REQUIREMENT - Print the listing below from its opening line through the line holding "return swept_mesh(sections)", both ends included.

DATA EXCERPT -
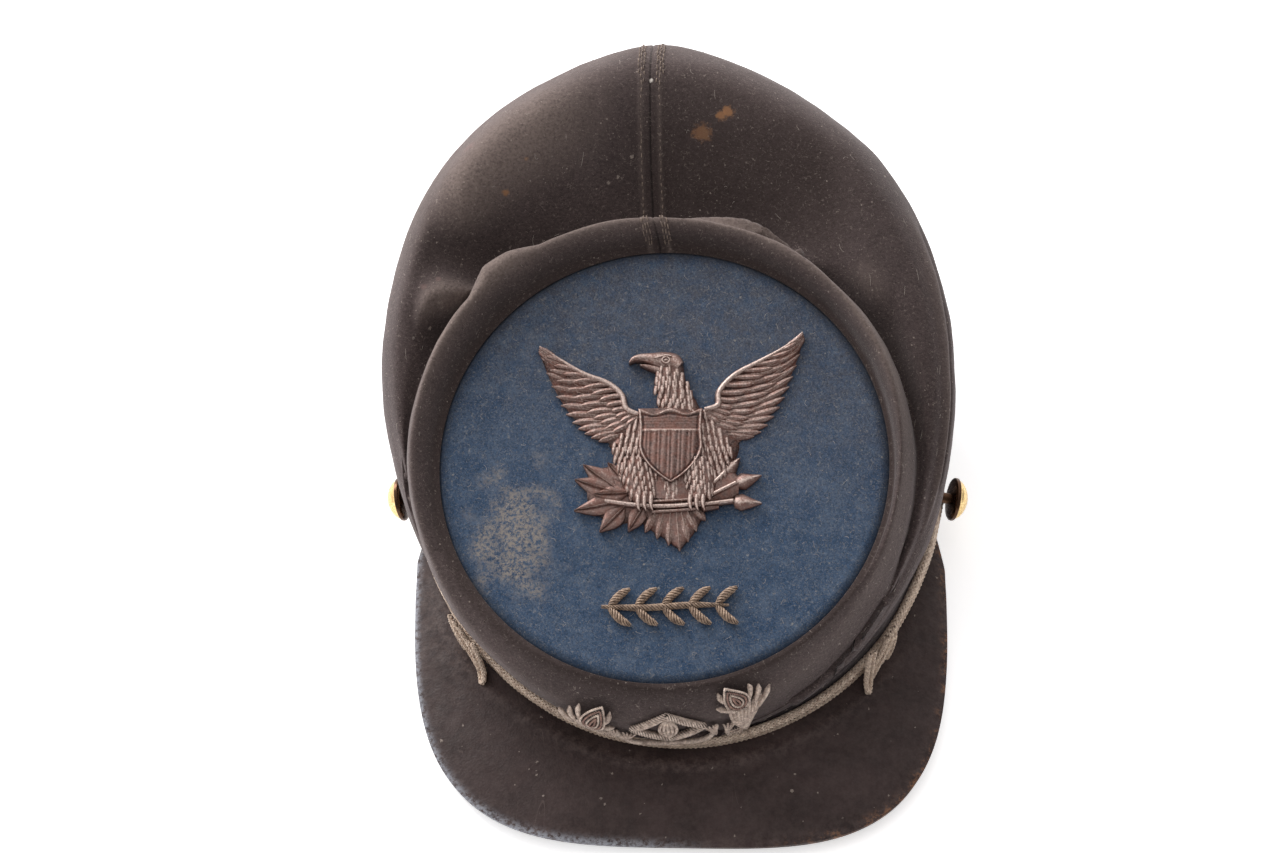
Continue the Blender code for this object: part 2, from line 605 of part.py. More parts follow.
def cord_points():
    """One closed loop: along the lower strand, round a shank, back along the upper one and round the other."""
    places = np.linspace(0, len(CORD_ROUTE) - 1, CORD_POINTS_PER_QUARTER)
    route = [smooth_row(CORD_ROUTE, place) for place in places]
    route = [(-angle, above) for angle, above in reversed(route[1:])] + [tuple(row) for row in route]
    lower = [cord_place(math.radians(angle), above) for angle, above in route]
    upper = [cord_place(math.radians(angle), above + CORD_PITCH) for angle, above in reversed(route)]
    turn_radius = BUTTON_SHANK_RADIUS + CORD_DIAMETER / 2 + 3 * GAP

    def round_shank(side):
        points = []
        for turn in np.radians((-90, -30, 30, 90)):
            angle = BUTTON_ANGLE + turn_radius * math.cos(turn) / HEAD_HALF_LENGTH
            height = BUTTON_HEIGHT + turn_radius * math.sin(turn)
            points.append(cord_place(side * angle, height - rim_height(angle)))
        return points

    return lower + round_shank(1) + upper + round_shank(-1)[::-1]


def build_cord(material):
    return make_tube("chin_cord", cord_points(), CORD_DIAMETER / 2, material, cyclic=True)


def link_mesh(points, outward):
    """A flattened round link along a path, with narrower rounded ends."""
    points = np.asarray(points)
    sections = []
    for i, point in enumerate(points):
        along = points[min(i + 1, len(points) - 1)] - points[max(i - 1, 0)]
        side = np.cross(along, outward)
        side /= np.linalg.norm(side)
        up = np.cross(side, along)
        up /= np.linalg.norm(up)
        size = WRAP_TAPER if i in (0, len(points) - 1) else 1.0
        turns = np.arange(8) * math.pi / 4
        ring = np.outer(np.cos(turns) * WRAP_HALF_WIDTH * size, side)
        ring += np.outer(np.sin(turns) * WRAP_HALF_THICKNESS * size, up)
        sections.append(list(point + ring))
    return swept_mesh(sections)


def build_wrap(name, side, material):
    meshes = []
    for rows in WRAP_LINKS.values():
        points = []
        for angle, above, lift in rows:
            angle = math.radians(angle + (LEFT_WRAP_SHIFT if side < 0 else 0.0))
            station = np.interp(angle, np.radians([row[0] for row in CORD_ROUTE]), range(len(CORD_ROUTE)))
            height = rim_height(angle) + smooth_row(CORD_ROUTE, station)[1] + above
            points.append(band_point(side * angle, height, -lift))
        middle = side * math.radians(rows[2][0])
        outward = band_point(middle, 0.0, -1.0) - band_point(middle, 0.0) + (0.0, 0.0, 0.35)
        meshes.append(link_mesh(points, outward))
    return fuse(name, meshes, material)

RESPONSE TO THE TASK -
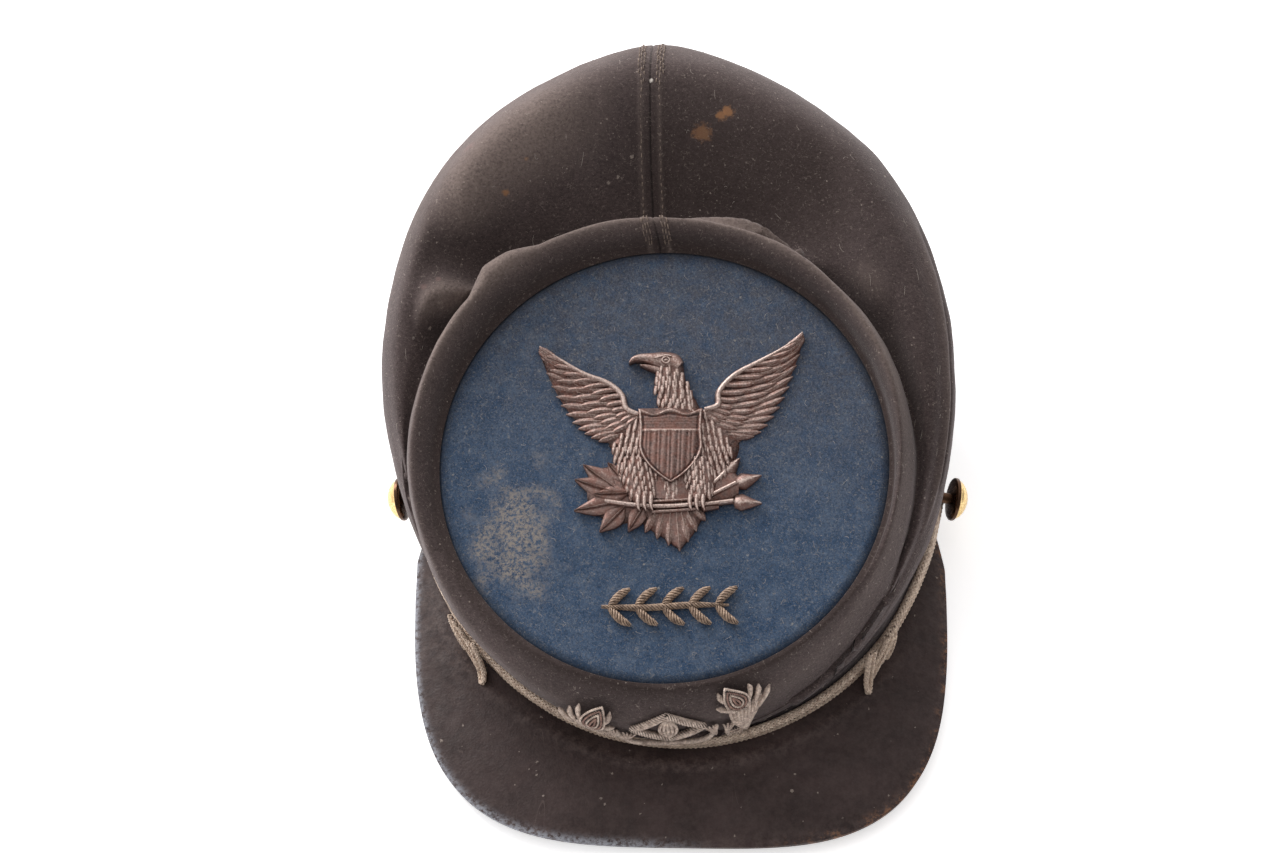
Continue the Blender code for this object: part 2, from line 605 of part.py. More parts follow.
def cord_points():
    """One closed loop: along the lower strand, round a shank, back along the upper one and round the other."""
    places = np.linspace(0, len(CORD_ROUTE) - 1, CORD_POINTS_PER_QUARTER)
    route = [smooth_row(CORD_ROUTE, place) for place in places]
    route = [(-angle, above) for angle, above in reversed(route[1:])] + [tuple(row) for row in route]
    lower = [cord_place(math.radians(angle), above) for angle, above in route]
    upper = [cord_place(math.radians(angle), above + CORD_PITCH) for angle, above in reversed(route)]
    turn_radius = BUTTON_SHANK_RADIUS + CORD_DIAMETER / 2 + 3 * GAP

    def round_shank(side):
        points = []
        for turn in np.radians((-90, -30, 30, 90)):
            angle = BUTTON_ANGLE + turn_radius * math.cos(turn) / HEAD_HALF_LENGTH
            height = BUTTON_HEIGHT + turn_radius * math.sin(turn)
            points.append(cord_place(side * angle, height - rim_height(angle)))
        return points

    return lower + round_shank(1) + upper + round_shank(-1)[::-1]


def build_cord(material):
    return make_tube("chin_cord", cord_points(), CORD_DIAMETER / 2, material, cyclic=True)


def link_mesh(points, outward):
    """A flattened round link along a path, with narrower rounded ends."""
    points = np.asarray(points)
    sections = []
    for i, point in enumerate(points):
        along = points[min(i + 1, len(points) - 1)] - points[max(i - 1, 0)]
        side = np.cross(along, outward)
        side /= np.linalg.norm(side)
        up = np.cross(side, along)
        up /= np.linalg.norm(up)
        size = WRAP_TAPER if i in (0, len(points) - 1) else 1.0
        turns = np.arange(8) * math.pi / 4
        ring = np.outer(np.cos(turns) * WRAP_HALF_WIDTH * size, side)
        ring += np.outer(np.sin(turns) * WRAP_HALF_THICKNESS * size, up)
        sections.append(list(point + ring))
    return swept_mesh(sections)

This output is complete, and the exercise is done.